**Records:**
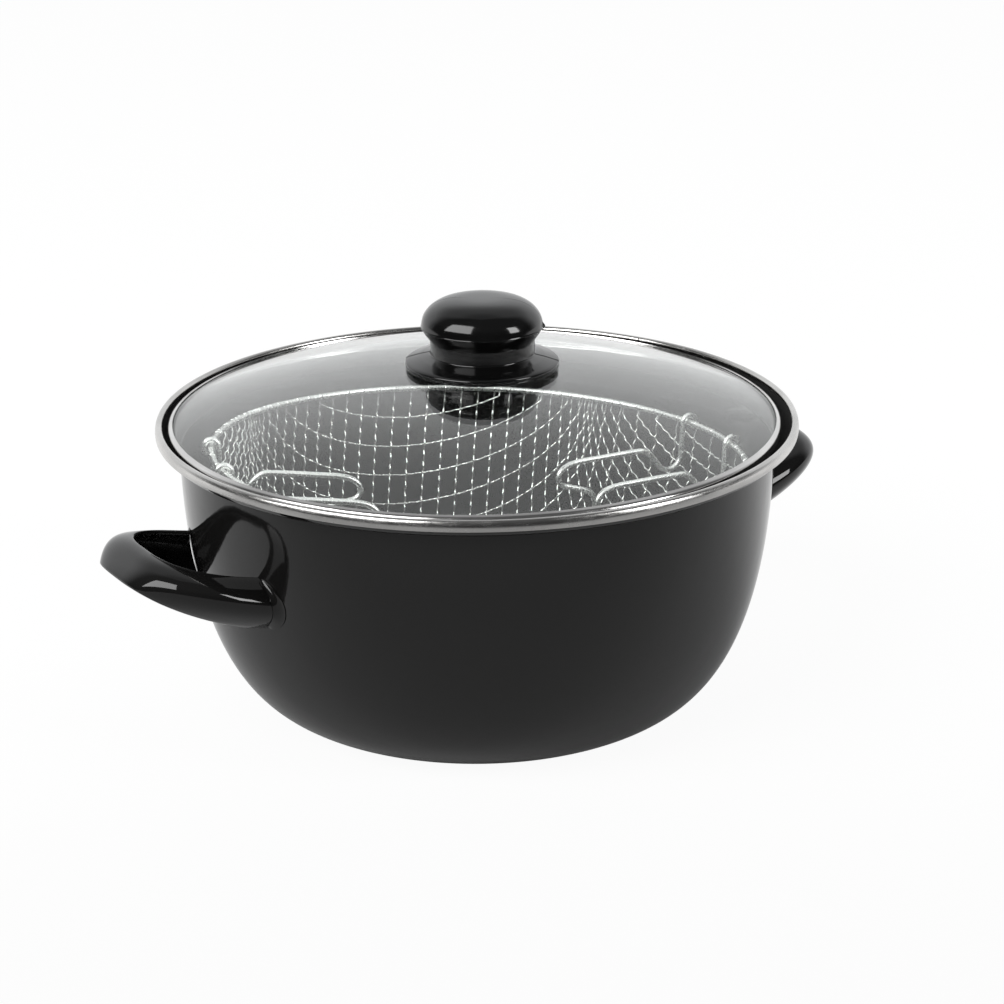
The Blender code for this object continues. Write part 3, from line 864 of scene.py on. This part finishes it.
glass_radius = LID_RADIUS - BAND_SHEET - FIT_GAP
under_radius = DOME_RADIUS - GLASS
dome_centre = BAND_SHEET + FIT_GAP - math.sqrt(under_radius**2 - glass_radius**2)


def glass_top(radius):
    """The height of the dome's upper face, from the lid's own origin."""
    return dome_centre + math.sqrt(DOME_RADIUS**2 - radius**2)


def glass_under(radius):
    """The height of the dome's lower face, from the lid's own origin."""
    return dome_centre + math.sqrt(under_radius**2 - radius**2)


knob_off = KNOB_AT - LID_AT
glass_rings = []
for turn in range(ROUND):
    angle = 2 * math.pi * turn / ROUND
    way = Vector((math.cos(angle), math.sin(angle)))
    hole = Vector((knob_off.x, knob_off.y)) + way * HOLE_RADIUS
    spots = [hole.lerp(way * glass_radius, row / GLASS_ROWS) for row in range(GLASS_ROWS + 1)]
    ring = [LID_AT + Vector((spot.x, spot.y, glass_top(spot.length))) for spot in spots]
    ring += [LID_AT + Vector((spot.x, spot.y, glass_under(spot.length))) for spot in spots[::-1]]
    glass_rings.append(ring)
piece(
    "lid_glass_dome",
    lofted(glass_rings, loop=True),
    clear_glass("lid_glass_skin"),
    "lid",
    "lid_glass",
    sharp=40,
)

band_inner = LID_RADIUS - BAND_WIDTH
band_bend = LID_RADIUS - BAND_SHEET
band_line = [
    (band_inner, glass_under(band_inner) - FIT_GAP - BAND_SHEET / 2),
    (band_bend - BAND_BEND, glass_under(band_bend) - FIT_GAP - BAND_SHEET / 2),
    (LID_RADIUS - BAND_SHEET / 2, BAND_SHEET + BAND_BEND),
    (LID_RADIUS - BAND_SHEET / 2, glass_top(LID_RADIUS) - BAND_BEND / 2),
    (band_bend - BAND_BEND, glass_top(band_bend) + FIT_GAP + BAND_SHEET / 2),
    (band_inner, glass_top(band_inner) + FIT_GAP + BAND_SHEET / 2),
]
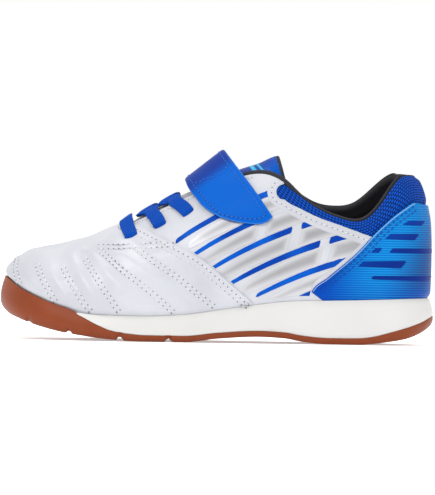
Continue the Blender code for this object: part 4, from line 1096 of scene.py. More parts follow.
def on_upper(line, side):
    """Parameters of the upper's outer face where it shows at x, z in the side view. side is -1 or 1."""
    table_u, table_v, table = SEEN[side]
    near = [np.argmin(((table - place) ** 2).sum(axis=1)) for place in line]
    u, v = table_u[near], table_v[near]
    du, dv = RING_LENGTH * 1e-5, 1e-4
    for _ in range(6):
        here = last_surface(u, v)
        to_u = (last_surface(u + du, v) - here) / du
        to_v = (last_surface(u, v + dv) - here) / dv
        miss_x, miss_z = (line - here[:, [0, 2]]).T
        det = to_u[:, 0] * to_v[:, 2] - to_v[:, 0] * to_u[:, 2]
        det = np.where(np.abs(det) < 1e-9, 1e-9, det)
        u = u + np.clip((miss_x * to_v[:, 2] - miss_z * to_v[:, 0]) / det, -0.004, 0.004)
        v = np.clip(v + np.clip((miss_z * to_u[:, 0] - miss_x * to_u[:, 2]) / det, -0.1, 0.1), 0, 1)
    return u, v


def on_shoe(line, side):
    """Points and normals where the side view's line lies on the upper."""
    return raised(*on_upper(line, side), 0)


# The sewn channels of the forefoot, in millimetres in the side view. The last runs along their tops.
CHANNELS = (
    ((-98.7, 39.6), (-99.3, 34.6), (-98.5, 31.1), (-96.7, 27.1)),
    ((-88.7, 36.5), (-86.3, 30.8), (-83.4, 25.5), (-79.1, 19.0)),
    ((-76.2, 36.2), (-74.1, 31.7), (-70.8, 26.8), (-65.5, 18.9), (-61.8, 14.6)),
    ((-65.5, 40.2), (-61.5, 34.0), (-58.3, 29.1), (-53.7, 22.6), (-48.1, 14.8)),
    ((-58.4, 44.1), (-53.7, 40.4), (-46.0, 34.0), (-38.3, 28.4), (-30.5, 22.4), (-21.6, 15.0)),
    ((-40.9, 45.1), (-36.2, 42.2), (-28.5, 37.0), (-21.2, 32.5), (-10.0, 23.9), (-1.8, 18.0)),
    ((-60.7, 45.2), (-48.5, 45.7), (-35.2, 46.1), (-21.8, 46.7)),
)
CHANNEL_HALF = 0.0010
PUFF_HEIGHT = 0.0013
PUFF_REACH = 0.0042
STITCHED_BAND = 0.22
PUCKER_HEIGHT = 0.00012

# Where a panel's back is over the upper, how far its edge is rounded, and its height behind the rim.
PANEL_BACK = 0.0001
PANEL_ROLL = 0.0003
FOOT_HEIGHT = 0.00018
SEAM_RISE = 0.0009


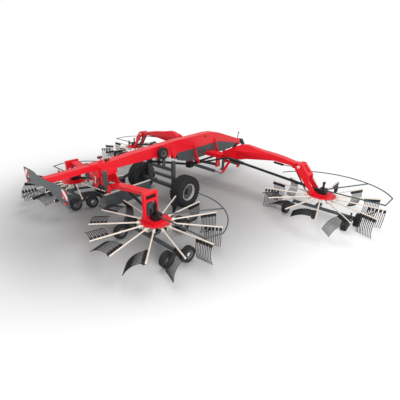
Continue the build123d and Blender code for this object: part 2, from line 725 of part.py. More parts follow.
def single(hub_x, hub_y):
    """Trailing arm and stub axle of a front rotor's inner wheel."""
    plate_x = hub_x - SINGLE_X + SMALL_W / 2 + TANDEM_GAP
    half = TANDEM_H / 2
    y_mid = hub_y + TANDEM_Y
    y_axle = hub_y + SINGLE_Y
    outline = (
        (y_axle - half, SMALL_R - half), (y_axle + half, SMALL_R - half), (y_mid + half, LATERAL_Z - half),
        (y_mid + half, LATERAL_Z + half), (y_mid - half, LATERAL_Z + half), (y_axle - half, SMALL_R + half),
    )
    arm = side_slab(outline, plate_x, plate_x + TANDEM_T)
    arm += block(plate_x, hub_x - SINGLE_X + 2 * SMALL_W, y_mid - LATERAL_W / 2, y_mid + LATERAL_W / 2,
                 LATERAL_Z - LATERAL_H / 2, LATERAL_Z + LATERAL_H / 2)
    reach = TANDEM_GAP + SMALL_W + TANDEM_GAP
    return arm + axle_stub(plate_x, plate_x - reach, y_axle, SMALL_R)


def hoop(hub_x, hub_y, arc, struts):
    """Guard tube round the outer front of a rotor, on struts from the gearbox."""
    z = ARM_PLANE_Z + HOOP_Z

    def at(radius, degrees):
        turn = math.radians(degrees)
        return Vector(hub_x + radius * math.cos(turn), hub_y + radius * math.sin(turn) + FORE, z)

    start, end = arc
    corner = Vector(hub_x + HOOP_END_X, hub_y + FORE, z)
    bend = ThreePointArc(at(HOOP_R, start), at(HOOP_R, (start + end) / 2), at(HOOP_R, end))
    lead = Line(corner + Vector(0, HOOP_TUBE_R, 0), at(HOOP_R, start))
    section = Plane(origin=at(HOOP_R, start), z_dir=bend % 0) * Circle(HOOP_TUBE_R)
    tube = sweep(section, path=bend)
    lead_plane = Plane(origin=lead @ 0, z_dir=lead % 0)
    lead_tube = lead_plane * extrude(Circle(HOOP_TUBE_R), amount=lead.length)
    knee = Pos(*at(HOOP_R, start)) * Sphere(HOOP_TUBE_R)
    tube = tube + lead_tube + knee
    root_x = GEARBOX_L / 2 + SEAT
    straight = Plane(origin=(hub_x + root_x, hub_y + FORE, z), z_dir=(1, 0, 0))
    tube += straight * extrude(Circle(STRUT_R), amount=HOOP_END_X - root_x)
    for degrees, width in struts:
        turn = math.radians(degrees)
        clear = width / 2 + SEAT + STRUT_R * abs(math.cos(turn))
        root = at(clear / math.sin(turn), degrees)
        run = at(HOOP_R, degrees) - root
        tube += Plane(origin=root, z_dir=run.normalized()) * extrude(Circle(STRUT_R), amount=run.length)
    return tube


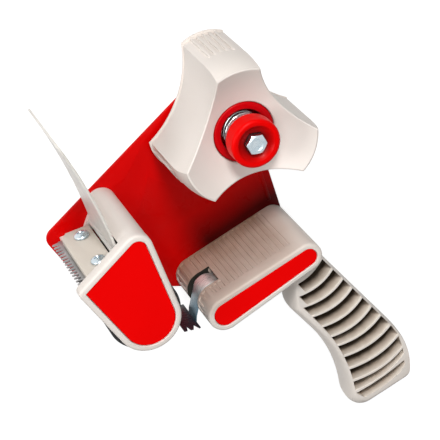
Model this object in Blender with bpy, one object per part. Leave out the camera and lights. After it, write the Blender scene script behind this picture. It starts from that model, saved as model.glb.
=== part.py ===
"""Hand-held packing tape dispenser, lying on the outer face of its side plate.

The roll axis stands upright (+Z). +X runs from the cutting head toward the grip and +Y from the head toward
the roll. Places in the plane of the plate are measured from the roll axis, heights from the plate's outer
face. Lengths are in metres.
"""

import math

import bmesh
import bpy
from mathutils import Vector

# Where the roll axis stands, so that the origin lies under the middle of the whole object
ROLL_AXIS_X = -0.0364
ROLL_AXIS_Y = 0.0414

# Clearances and the overrun of every cutter
SEAT_GAP = 0.0003
RUNNING_GAP = 0.0003
OVERRUN = 0.001
EDGE_SETBACK = 0.0002

# Fineness of round shapes
ARC_STEP = math.radians(12)
ROUNDING_POINTS = 4
CORNER_POINTS = 4
ROUND_STEPS = 32
SMALL_ROUND_STEPS = 16
RIM_SEGMENTS = 2

# Side plate
PLATE_THICKNESS = 0.0015
PLATE_TOP_RADIUS = 0.016
PLATE_GUARD_FROM_ROLLER_X = -0.0345
PLATE_GUARD_FROM_ROLLER_Y = 0.0050
PLATE_GUARD_RADIUS = 0.006
PLATE_FOOT_FROM_ROLLER_X = -0.0074
PLATE_FOOT_FROM_ROLLER_Y = -0.0043
PLATE_FOOT_RADIUS = 0.009
PLATE_SETBACK = 0.0008
BEAD_WIDTH = 0.0024
BEAD_HEIGHT = 0.0006
BEAD_INSET = 0.0048
BEAD_END_GAP = 0.0024

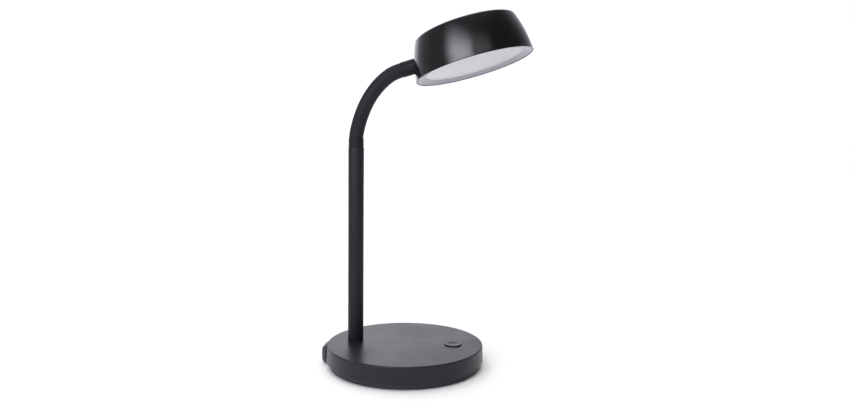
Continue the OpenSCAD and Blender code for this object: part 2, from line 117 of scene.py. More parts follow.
class LampNeckSizes(bpy.types.PropertyGroup):
    pole_radius: a_length(
        "Pole radius", "Outer radius of the steel pole", (pole_high.x - pole_low.x) / 2, 0.003)
    pole_wall: a_length("Pole wall", "Wall thickness of the pole", 1 * mm, 0.0003)
    sleeve_radius: a_length(
        "Sleeve radius", "Outer radius of the rubber sleeve", 7.3 * mm, 0.003)
    sleeve_wall: a_length(
        "Sleeve wall", "Wall thickness of the rubber sleeve", 1.35 * mm, 0.0003)
    hose_radius: a_length(
        "Hose radius", "Outer radius of the wound steel hose", 5.8 * mm, 0.002)
    hose_ridge: a_length("Ridge height", "Height of the hose's ridges", 0.7 * mm, 0.0)
    hose_strip: a_length(
        "Strip thickness", "Thickness of the strip that the hose is wound from",
        0.5 * mm, 0.0002)
    hose_pitch: a_length("Hose pitch", "Length of one turn of the hose", 2.2 * mm, 0.001)
    ferrule_radius: a_length(
        "Ferrule radius", "Outer radius of the ferrule on the pole", 7.7 * mm, 0.003)
    ferrule_length: a_length(
        "Ferrule length", "Length of the ferrule above the pole", 9.2 * mm, 0.002)
    tail: a_length(
        "Neck tail", "Distance from the last bending point to the upper collar", 9 * mm, 0.002)
    collar_radius: a_length(
        "Collar radius", "Outer radius of the upper collar", 7.7 * mm, 0.003)
    collar_length: a_length("Collar length", "Length of the upper collar", 13.6 * mm, 0.005)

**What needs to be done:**
Gather up the lines containing the word "More" from these records and copy them.

**Complete response:**
Continue the Blender code for this object: part 4, from line 1096 of scene.py. More parts follow.
Continue the build123d and Blender code for this object: part 2, from line 725 of part.py. More parts follow.
Continue the OpenSCAD and Blender code for this object: part 2, from line 117 of scene.py. More parts follow.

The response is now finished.